As for the climate impacts of the project, Obama’s message was more muddled.

NYT: … You’ve said that you would approve [Keystone] only if you could be assured it would not significantly exacerbate the problem of carbon in the atmosphere. Is there anything that Canada could do or the oil companies could do to offset that as a way of helping you to reach that decision?

MR. OBAMA: … there is a potential benefit for us integrating further with a reliable ally to the north our energy supplies. But I meant what I said; I’m going to evaluate this based on whether or not this is going to significantly contribute to carbon in our atmosphere. And there is no doubt that Canada at the source in those tar sands could potentially be doing more to mitigate carbon release.

NYT: And if they did, could that offset the concerns about the pipeline itself?

MR. OBAMA: We haven’t seen specific ideas or plans. But all of that will go into the mix in terms of John Kerry’s decision or recommendation on this issue.

There’s that word again, “significantly,” the same word Obama used in his big climate speech a month ago, when he first said that climate would be a factor as his administration decides whether to approve the pipeline. At that time, he said he would only OK it “if this project does not significantly exacerbate the problem of carbon pollution.” That statement can be, and has been, interpreted in many different ways. As our David Roberts wrote, it “has proven a kind of Rorschach blot for the energy world.” Obama’s new comments do nothing to de-Rorschach the matter.

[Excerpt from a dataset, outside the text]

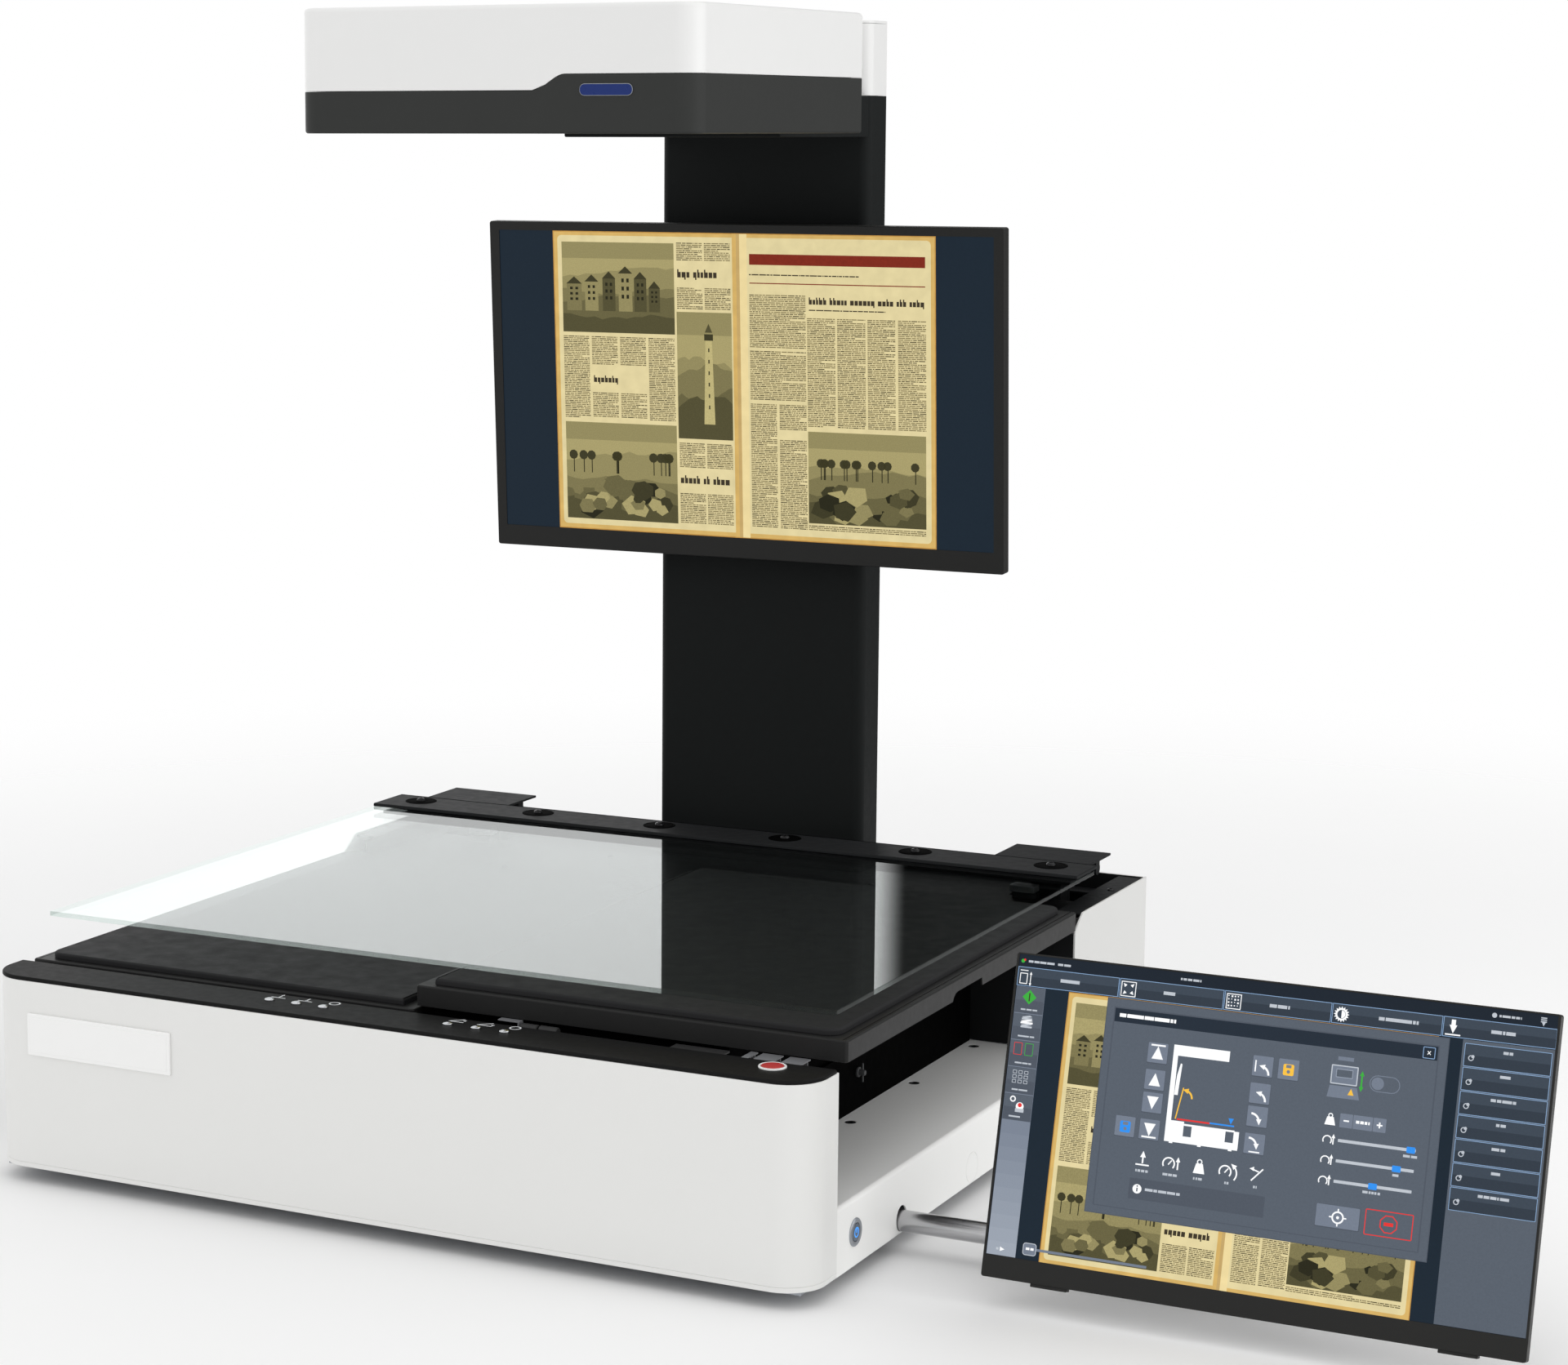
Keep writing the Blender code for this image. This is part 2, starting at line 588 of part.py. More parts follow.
def touchscreen(frame):
    z = BASE_Z + ARM_Z
    clamp_x, half_depth, clamp_height = (0.425, 0.505), 0.030, 0.055
    clamp = box("arm_clamp", (clamp_x[0], ARM_Y - half_depth, BASE_Z),
                (clamp_x[1], ARM_Y + half_depth, BASE_Z + clamp_height), aluminium())
    cut(clamp, cylinder("clamp_bore", (sum(clamp_x) / 2, ARM_Y, z), ARM_RADIUS + GAP, 0.12, "X", sides=32))
    hang([arm_tube(), clamp], frame)

    swivel_pivot = (ARM_POST_X, ARM_Y, BASE_Z + POST_TOP)
    swivel = empty("touchscreen_swivel_axis", swivel_pivot, frame)
    sleeve_low, sleeve_high = BASE_Z + 0.075, BASE_Z + 0.190
    block = cylinder("swivel_block", (ARM_POST_X, ARM_Y, (sleeve_low + sleeve_high) / 2), 0.0205,
                     sleeve_high - sleeve_low, "Z", plastic(), sides=32)
    axis_y, axis_z = TOUCH_AXIS[0], BASE_Z + TOUCH_AXIS[1]
    for sign in (-1, 1):
        x = ARM_POST_X + sign * 0.014
        join(block, cylinder(f"swivel_eye_{sign}", (x, axis_y, axis_z), 0.012, 0.008, "X", sides=24),
             box(f"swivel_ear_{sign}", (x - 0.004, axis_y, axis_z - 0.0115),
                 (x + 0.004, ARM_Y, axis_z + 0.0115)))
    cut(block, cylinder("post_socket", (ARM_POST_X, ARM_Y, sleeve_low), ARM_RADIUS + GAP,
                        2 * (BASE_Z + POST_TOP + GAP - sleeve_low), "Z", sides=32))
    hang([block], swivel, swivel_pivot)

    offset = Vector((0.0, axis_y - ARM_Y, axis_z - swivel_pivot[2]))
    tilt = empty("touchscreen_tilt_axis", offset, swivel, TOUCH_TILT)
    face = -TOUCH_FACE_OFFSET
    plate = box("tilt_plate", (-0.060, face + 0.0365, -0.060), (0.060, face + 0.0395, 0.060), steel())
    join(plate, cylinder("plate_knuckle", (0, 0, 0), 0.0085, 0.0194, "X", sides=24),
         box("knuckle_web", (-0.0097, face + 0.038, -0.0065), (0.0097, 0.0, 0.0065)))
    housing = box("touchscreen_housing", (-TOUCH_WIDTH / 2, face + 0.0005, -TOUCH_HEIGHT / 2),
                  (TOUCH_WIDTH / 2, face + 0.0140, TOUCH_HEIGHT / 2), plastic())
    join(housing, box("touchscreen_bulge", (-0.20, face + 0.010, -0.125), (0.20, face + 0.0362, 0.125)))
    cut(housing, box("touch_recess", (-TOUCH_WIDTH / 2 + 0.003, face - 0.01, -TOUCH_HEIGHT / 2 + 0.003),
                     (TOUCH_WIDTH / 2 - 0.003, face + 0.0045, TOUCH_HEIGHT / 2 - 0.003)))
    panel = box("touchscreen_panel", (-TOUCH_WIDTH / 2 + 0.0033, face, -TOUCH_HEIGHT / 2 + 0.0033),
                (TOUCH_WIDTH / 2 - 0.0033, face + 0.0042, TOUCH_HEIGHT / 2 - 0.0033), plastic())
    hang([plate, housing, panel], tilt)


# ---------------------------------------------------------------- glass plate, its hinges and its lift
BEAM_HALF_WIDTH = 0.470
BEAM_Y = (1.012, 1.032)
BEAM_Z = (0.120, 0.150)
POST_X = (0.420, 0.462)
GUIDE_HALF_WIDTH = 0.050
GUIDE_Y = (0.975, BEAM_Y[0] - GAP)
GUIDE_HEIGHT = 0.225
PIN_RADIUS = 0.005
PIN_X = 0.441
PIN_LENGTH = 0.084
HINGE_PLATE_THICKNESS = 0.0028
KNUCKLES = (("inner", 0.3785, 0.4190), ("outer", 0.4630, 0.5035))
KNUCKLE_RADIUS = 0.0085


def glass_plate(frame):
    lift_pivot = (0.0, HINGE_AXIS_Y, BASE_Z + HINGE_AXIS_Z)
    lift = empty("glass_lift_carriage", lift_pivot, frame)
    axis_z = BASE_Z + HINGE_AXIS_Z
    beam = box("glass_lift_beam", (-BEAM_HALF_WIDTH, BEAM_Y[0], BASE_Z + BEAM_Z[0]),
               (BEAM_HALF_WIDTH, BEAM_Y[1], BASE_Z + BEAM_Z[1]), aluminium())
    pins = []
    for side, sign in (("left", -1), ("right", 1)):
        join(beam, box(f"lift_post_{side}", (sign * POST_X[0], BEAM_Y[0], BASE_Z + BEAM_Z[0]),
                       (sign * POST_X[1], HINGE_AXIS_Y + 0.008, axis_z + 0.008)))
        cut(beam, cylinder(f"pin_hole_{side}", (sign * PIN_X, HINGE_AXIS_Y, axis_z), PIN_RADIUS + GAP, 0.2,
                           "X", sides=24))
        pins.append(cylinder(f"{side}_hinge_pin", (sign * PIN_X, HINGE_AXIS_Y, axis_z), PIN_RADIUS,
                             PIN_LENGTH, "X", steel(), sides=24))
    hang([beam] + pins, lift, lift_pivot)

    turn = empty("glass_tilt_axis", (0, 0, 0), lift)
    pieces = []
    bottom = BASE_Z + GLASS_TOP - GLASS_THICKNESS
    top = BASE_Z + GLASS_TOP
    pieces.append(box("glass_plate", (-GLASS_HALF_WIDTH, GLASS_FRONT_Y, bottom),
                      (GLASS_HALF_WIDTH, GLASS_REAR_Y, top), clear_glass()))
    pieces.append(box("clamp_bar", (-BAR_HALF_WIDTH, BAR_FRONT_Y, top + GAP),
                      (BAR_HALF_WIDTH, BAR_REAR_Y, top + GAP + BAR_THICKNESS), black()))
    strip_top = bottom - GAP
    pieces.append(box("lower_clamp_strip", (-STRIP_HALF_WIDTH, STRIP_Y[0], strip_top - STRIP_THICKNESS),
                      (STRIP_HALF_WIDTH, STRIP_Y[1], strip_top), black()))
    for side, sign in (("left", -1), ("right", 1)):
        plate_top = strip_top + HINGE_PLATE_THICKNESS
        plate = box(f"{side}_hinge_plate", (sign * HINGE_X[0], STRIP_Y[1] + GAP, strip_top - 0.0002),
                    (sign * HINGE_X[1], HINGE_PLATE_REAR_Y, plate_top), black())
        join(plate, box(f"plate_tongue_{side}", (sign * HINGE_X[0], GLASS_REAR_Y + 0.001, strip_top + GAP),
                        (sign * HINGE_X[1], STRIP_Y[1] + 0.0015, plate_top)))
        for part, x0, x1 in KNUCKLES:
            join(plate, cylinder(f"knuckle_{side}_{part}", (sign * (x0 + x1) / 2, HINGE_AXIS_Y, axis_z),
                                 KNUCKLE_RADIUS, x1 - x0, "X", sides=24),
                 box(f"web_{side}_{part}", (sign * x0, HINGE_AXIS_Y - 0.007, axis_z),
                     (sign * x1, HINGE_AXIS_Y + 0.007, strip_top + 0.001)))
        cut(plate, cylinder(f"knuckle_bore_{side}", (sign * PIN_X, HINGE_AXIS_Y, axis_z), PIN_RADIUS + GAP,
                            PIN_LENGTH + 2 * GAP, "X", sides=24))
        pieces.append(plate)
    hang(pieces, turn, lift_pivot)

    guide = box("glass_lift_guide", (-GUIDE_HALF_WIDTH, GUIDE_Y[0], BASE_Z),
                (GUIDE_HALF_WIDTH, GUIDE_Y[1], BASE_Z + GUIDE_HEIGHT), steel())
    hang([guide], frame)


# ---------------------------------------------------------------- book trays and their lifts
CARRIER_THICKNESS = 0.006
ROD_RADIUS = 0.011
ROD_LENGTH = 0.175
ROD_X = (0.150, 0.330)
LIFT_Y = 0.460
LIFT_UNIT_HEIGHT = 0.150
SKIRT_X = (0.020, 0.402)
SKIRT_Y = (0.110, 0.812)
SKIRT_WALL = 0.0025
SKIRT_HEIGHT = 0.125


def book_tray(frame, side, sign, top):
    pivot = (sign * (TRAY_INNER_X + TRAY_OUTER_X) / 2, LIFT_Y, BASE_Z + top)
    lift = empty(f"{side}_tray_lift_axis", pivot, frame)
    z = BASE_Z + top
    tray = box(f"{side}_tray", (sign * TRAY_INNER_X, TRAY_FRONT_Y, z - TRAY_FLANGE),
               (sign * TRAY_OUTER_X, TRAY_REAR_Y, z), black())
    cut(tray, box(f"{side}_tray_hollow", (sign * (TRAY_INNER_X + SHEET), TRAY_FRONT_Y + SHEET, z - 0.1),
                  (sign * (TRAY_OUTER_X - SHEET), TRAY_REAR_Y - SHEET, z - SHEET)))
    notch = [(0.400, z - 0.0355), (0.4238, z - 0.0150), (0.4960, z - 0.0150), (0.4960, z - 0.0355)]
    low_x, high_x = sorted((sign * 0.545, sign * 0.560))
    cut(tray, prism(f"{side}_tray_notch", notch, low_x, high_x, "YZ"))
    pad_outline = rounded_rectangle((TRAY_INNER_X + PAD_INNER_INSET, TRAY_FRONT_Y + PAD_FRONT_INSET),
                                    (TRAY_OUTER_X - PAD_INSET, TRAY_REAR_Y - PAD_FRONT_INSET), 0.018,
                                    (False, True, True, False), 5)
    pad_outline = [(sign * x, y) for x, y in pad_outline]
    pad = prism(f"{side}_tray_mat", pad_outline, z + GAP, z + PAD_THICKNESS, "XY", mat_pad())
    under = z - SHEET - GAP
    skirt_low = under - SKIRT_HEIGHT
    carrier = box(f"{side}_lift_carrier", (sign * SKIRT_X[0], SKIRT_Y[0], under - CARRIER_THICKNESS),
                  (sign * SKIRT_X[1], SKIRT_Y[1], under), black())
    join(carrier, box(f"{side}_skirt", (sign * (SKIRT_X[1] - SKIRT_WALL), SKIRT_Y[0], skirt_low),
                      (sign * SKIRT_X[1], SKIRT_Y[1], under - CARRIER_THICKNESS / 2)))
    join(carrier, box(f"{side}_front_skirt", (sign * SKIRT_X[0], SKIRT_Y[0], skirt_low),
                      (sign * (SKIRT_X[1] - SKIRT_WALL / 2), SKIRT_Y[0] + SKIRT_WALL,
                       under - CARRIER_THICKNESS / 2)))
    unit = box(f"{side}_lift_unit", (sign * 0.110, LIFT_Y - 0.045, BASE_Z), (sign * 0.370, LIFT_Y + 0.045,
               BASE_Z + LIFT_UNIT_HEIGHT), aluminium())
    for i, x in enumerate(ROD_X):
        join(carrier, cylinder(f"{side}_rod_{i}", (sign * x, LIFT_Y, under - ROD_LENGTH / 2), ROD_RADIUS,
                               ROD_LENGTH, "Z", sides=20))
        cut(unit, cylinder(f"{side}_rod_bore_{i}", (sign * x, LIFT_Y, BASE_Z + 0.1), ROD_RADIUS + GAP, 0.4,
                           "Z", sides=20))
    hang([tray, pad, carrier], lift, pivot)
    hang([unit], frame)


# ---------------------------------------------------------------- buttons
BUTTON_NAMES = ("glass_up_button", "glass_down_button", "glass_park_button",
                "tilt_open_button", "tilt_close_button", "tilt_park_button")
BUTTON_PROUD = 0.0024
BUTTON_LENGTH = 0.014
STOP_LENGTH = 0.018
STOP_PROUD = 0.0036
POWER_LENGTH = 0.024
POWER_PROUD = 0.0020


def buttons(frame):
    for name, (x, y) in zip(BUTTON_NAMES, small_button_places()):
        pivot = (x, y, PLATE_TOP)
        centre = (x, y, PLATE_TOP + BUTTON_PROUD - BUTTON_LENGTH / 2)
        cap = cylinder(name, centre, SMALL_BUTTON_RADIUS, BUTTON_LENGTH, "Z", steel(), sides=20)
        hang([cap], empty(name + "_axis", pivot, frame), pivot)
    pivot = (*STOP_BUTTON, PLATE_TOP)
    centre = (*STOP_BUTTON, PLATE_TOP + STOP_PROUD - STOP_LENGTH / 2)
    red = material("stop_red", (0.55, 0.02, 0.02), 0.35)
    cap = cylinder("stop_button", centre, STOP_RADIUS, STOP_LENGTH, "Z", red, sides=28)
    hang([cap], empty("stop_button_axis", pivot, frame), pivot)
    y, z = POWER_BUTTON[0], BASE_Z + POWER_BUTTON[1]
    pivot = (HALF_WIDTH, y, z)
    centre = (HALF_WIDTH + POWER_PROUD - POWER_LENGTH / 2, y, z)
    blue = material("power_blue", (0.10, 0.30, 0.65), 0.3)
    cap = cylinder("power_button", centre, POWER_RADIUS, POWER_LENGTH, "X", blue, sides=28)
    hang([cap], empty("power_button_axis", pivot, frame), pivot)


def build():
    clear_scene()
    frame = empty("machine_frame", -BOX_CENTRE, None)
    fixed = (floor_and_feet() + front_cover() + control_plate() + side_housings() + rear_panels()
             + rear_deck() + rear_cover_and_inlet() + column() + neck() + head())
    hang(fixed, frame)
    preview_monitor(frame)
    touchscreen(frame)
    glass_plate(frame)
    book_tray(frame, "left", -1, LEFT_TRAY_TOP)
    book_tray(frame, "right", 1, RIGHT_TRAY_TOP)
    buttons(frame)


build()
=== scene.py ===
import json
import random
from math import cos, degrees, hypot, pi, radians, sin, tau

import bmesh
import bpy
from mathutils import Matrix, Vector


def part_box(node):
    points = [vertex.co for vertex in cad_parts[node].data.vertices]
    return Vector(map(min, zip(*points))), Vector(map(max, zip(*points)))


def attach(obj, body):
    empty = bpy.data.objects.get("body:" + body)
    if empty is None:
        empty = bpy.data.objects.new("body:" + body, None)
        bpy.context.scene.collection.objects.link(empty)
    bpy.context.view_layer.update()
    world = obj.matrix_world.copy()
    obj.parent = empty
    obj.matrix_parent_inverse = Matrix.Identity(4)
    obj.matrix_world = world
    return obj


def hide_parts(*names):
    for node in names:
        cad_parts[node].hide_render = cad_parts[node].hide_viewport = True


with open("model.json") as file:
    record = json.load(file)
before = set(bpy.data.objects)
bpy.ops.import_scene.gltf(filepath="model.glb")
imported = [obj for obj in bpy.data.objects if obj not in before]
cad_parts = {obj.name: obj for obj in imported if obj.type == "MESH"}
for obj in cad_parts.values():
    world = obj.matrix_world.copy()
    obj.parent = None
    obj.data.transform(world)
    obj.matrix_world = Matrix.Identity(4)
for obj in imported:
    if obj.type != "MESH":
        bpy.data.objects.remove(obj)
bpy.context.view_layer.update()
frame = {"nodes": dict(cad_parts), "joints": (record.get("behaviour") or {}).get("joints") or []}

scene = bpy.context.scene

# The machine's own frame: X = 0 in the middle of the base, Y = 0 at its front face, Z = 0 at the floor.
cover_low, cover_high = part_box("front_cover")
ORIGIN = Vector(((cover_low.x + cover_high.x) / 2, cover_low.y, 0.0))
MACHINE = Matrix.Translation(ORIGIN)
MM = 0.001
SHARP = radians(38)
FIT = 0.0003  # the gap round a piece that sits in a hole
SIDES = (("left", -1), ("right", 1))


def span(node):
    """A CAD node's lowest and highest corners in the machine's frame."""
    low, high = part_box(node)
    return low - ORIGIN, high - ORIGIN


# ---------------------------------------------------------------- materials
def linear(colour):
    """An sRGB colour, 0 to 255, as linear light."""
    shares = [c / 255 for c in colour]
    return tuple(s / 12.92 if s <= 0.04045 else ((s + 0.055) / 1.055) ** 2.4 for s in shares)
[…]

It’s notable that the president is trying to counter the GOP’s rah-rah rhetoric about how Keystone will create tens of thousands of jobs and make the U.S. more energy secure. It shows, if nothing else, that Keystone opponents are making their case heard and changing the debate.

Maybe Obama is laying the groundwork for putting the kibosh on Keystone. Or maybe he’s not.

Bottom line: We still don’t know what he’s going to decide. And we probably won’t know for months.